# [INFORMATION SUPPLIED]
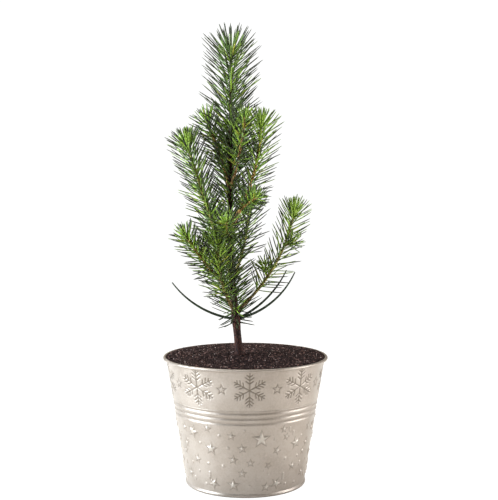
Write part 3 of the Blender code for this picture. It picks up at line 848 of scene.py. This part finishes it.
lines = {name: shoot_line(shoot) for name, shoot in SHOOTS.items()}
print(len(lines), "shoots, the longest", max(shoot.length for shoot in SHOOTS.values()), "mm")

# %% [markdown]
# ## Bark
# A young pine's bark is thin and scaly: low ridges run along the stem where old needles sat.
# A limb is a row of rings, each bridged to the next. The points of a ring are moved in and out
# by noise that is stretched along the limb, which makes the ridges, and by a finer noise for
# chips.
# %% Limbs with bark
RIDGES_ROUND = 1.9
RIDGE_LENGTH = 7 * MM
RIDGE_SCALE = 1.3
CHIP_SIZE = 0.9 * MM
BARK_BASE, BARK_RIDGE, BARK_CHIP = 0.9, 2.6, 0.45


def ring_frames(points, level):
    frames = []
    for index, point in enumerate(points):
        before, after = points[max(index - 1, 0)], points[min(index + 1, len(points) - 1)]
        heading = Vector((0, 0, 1)) if level else (after - before).normalized()
        frames.append(Matrix.Translation(point) @ facing(heading).to_4x4())
    return frames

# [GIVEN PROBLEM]
Reproduce, please, the lines of the material from its first line down to the line containing "max(shoot.length for shoot", keeping both ends and nothing beyond them.

# [WRITTEN ANSWER]
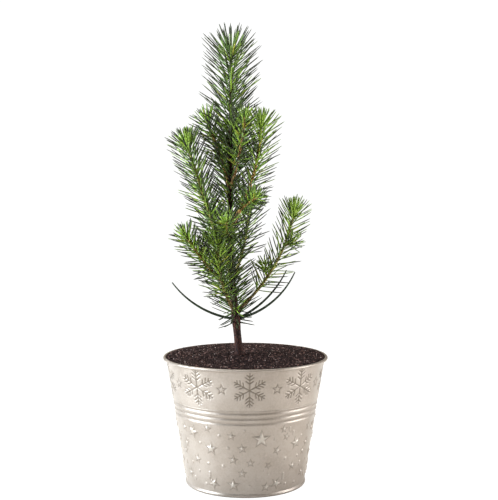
Write part 3 of the Blender code for this picture. It picks up at line 848 of scene.py. This part finishes it.
lines = {name: shoot_line(shoot) for name, shoot in SHOOTS.items()}
print(len(lines), "shoots, the longest", max(shoot.length for shoot in SHOOTS.values()), "mm")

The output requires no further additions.